How are you positioning Agent M in the marketplace?
Agent M is positioned as the singular campaign performance tracking and optimization service that is not part of a publisher, ad network or agency, engaged in the buying or selling any form of mobile media.

The only skin in the game Agent M has is the objective measurement and optimization of campaign performance.

Have you signed up any clients? Any major names?
We have a good number of well-known agencies as beta clients currently running and set to run over the next several months. Mutual confidentiality agreements preclude identifying those participants at this time.

What need does Agent M serve?
Until now, mobile advertisers have had to rely on unsubstantiated monthly performance reports from publishers and ad networks.

Absent a service like Agent M, in effect, advertisers have been told by publishers and ad networks to "trust us."

Advertisers rely on Nielsen for TV program ratings, in radio, it is Arbitron and print has ABC.

While these three services do not track individual ads, the media sellers must use those services as the basis for calculating the performance of campaigns back to the agencies buying the campaigns.

Agent M takes independent third-party performance reporting to a new level for mobile.

We track all of the campaign activity, by each publisher, and creative from the first click through the end actions.

We accomplish this with a user interface that we think even Steve Jobs would love.

We looked at all of the ad servers, publishers and analytics services in mobile and in online for ease of use and quality of data. Our conclusion was that pure independent third-party mobile campaign tracking did not exist.

Further, any tool or service that required days of classroom training with four-inch thick user manuals and reporting screens obliterated with data was not in any way user-friendly.

We believed that putting the agency in the position of having to spend endless hours aggregating multiple mobile publisher reports, slicing and dicing that data and conversion into pivot tables was counter-productive.

That process is labor-intensive, time-consuming and has made the buying of mobile essentially unprofitable for most agencies.

Agent M eliminates those hurdles and simplifies the tracking of mobile campaigns.

We put the advertiser in control of managing campaign performance and analytics. For mobile advertisers, Agent M provides a transparency and ease of use they have not enjoyed until now.

How does your service work?
Agent M tracks all creatives and the placements across all publishers for a given campaign from the click all the way through the final action or transactions. How we achieve this technically is confidential.

Agent M aggregates all publisher and creative campaign activity in one easy-to-understand and customizable interface.

In one glance you can see graphically what your top key performance indicators are and how they are performing. No need to hunt for the various metrics. We make it easy. So easy, we don't even have a user manual.

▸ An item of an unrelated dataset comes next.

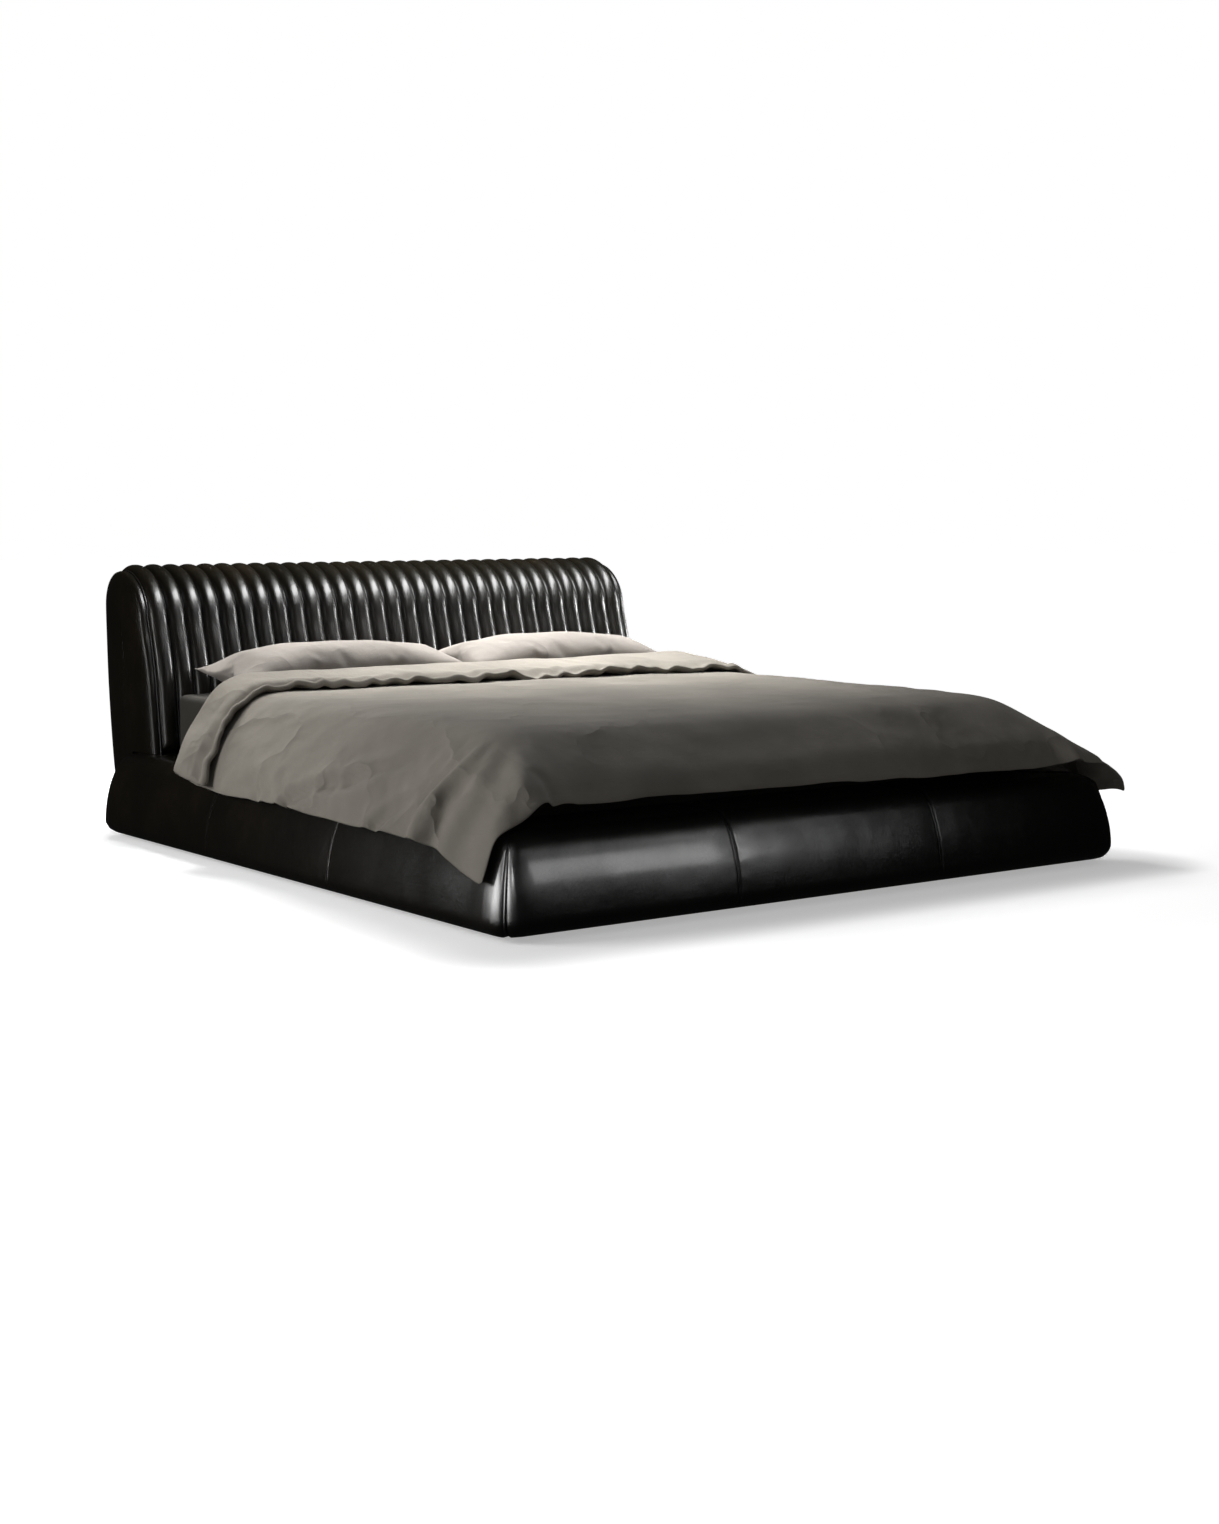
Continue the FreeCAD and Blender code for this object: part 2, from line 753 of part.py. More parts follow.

Agent M is completely intuitive. Think of Agent M as a Mac of analytics compared to other analytics that live in a PC world.

Several of the larger online ad servers have mobile products but they are nothing more than extensions of ad serving publisher products.

We don't serve ads, we track them with laser-like focus.

We believed that to be the best at the task, Agent M needed to be built from the ground up, by people who knew mobile, and exclusively for mobile advertising and not a bastardized version of some other legacy service.

Agent M reports independently and does so on a daily, weekly, monthly and end-of-campaign basis.

Having access to campaign performance on a daily or weekly basis allows for course corrections and adjustments during a campaign rather than the current post-mortem method.

In order to optimize a campaign, Agent M allows that optimization to take place during the campaign and not a month later.

Providing advertisers the ability to stay on top of a campaign helps them to see what creatives are performing the best with each publisher and placement.

We are especially excited about making it possible for our clients to define and customize engagement metrics.

Accountability in mobile advertising means being able to see if spending a dollar is in fact returning two or three dollars back.

If I'm an automotive brand, engagement for me could be tracking how many people asked for a brochure, scheduled a test drive or locating a dealer.

I'd want to be able to see exactly those specific engagement performance metrics are without having to convert data to figure it out. Agent M allows our clients to customize in just those ways.

What's the issue with metrics in mobile advertising?
Just as in finance, reports are only valuable if they are accurate and timely.

We don't think that mobile performance metrics that are sent out after the end of a month is in any way timely.

Public corporations hire independent accounting firms like KPMG to audit their books for the purpose of assuring shareholders the company numbers are accurate.

Absent an Agent M, verifying campaign performance, accuracy today is a case of "Let the buyer beware."

Why the need for independent third-party metrics?
Your question reminds me of the Carfax commercial where the prospective buyer asks the car salesman for the Carfax report and he responds that he has a note from the previous owner stating the car is really a good one.

In this age of accountability, mobile advertisers are demanding independent verification.

Jamie Wells of OMD sent a letter to mobile publishers earlier this year stating that "OMD would no longer accept site-served publisher data for mobile delivery and click performance related to mobile display advertising." Jamie is to be congratulated for his stance on this matter (see story).

As importantly, Agent M is a way to bring greater credibility to mobile advertising.

In my experience, agencies and brands will not commit substantial or consistent budgets to any new medium unless there are credible and independent ways to verify performance.

Cable TV networks were unable to get anything other than promotional or experimental budgets until Nielsen began hooking up their meters to cable boxes to measure the audience levels.

Once that happened, the cable TV networks began to gain real traction with advertisers and obtain major dollar budgets. Those networks achieved credibility and acceptance.

Mobile is at that same crossroads. We think Agent M is a key component in leading the way to making TV-size ad spends possible for mobile publishers.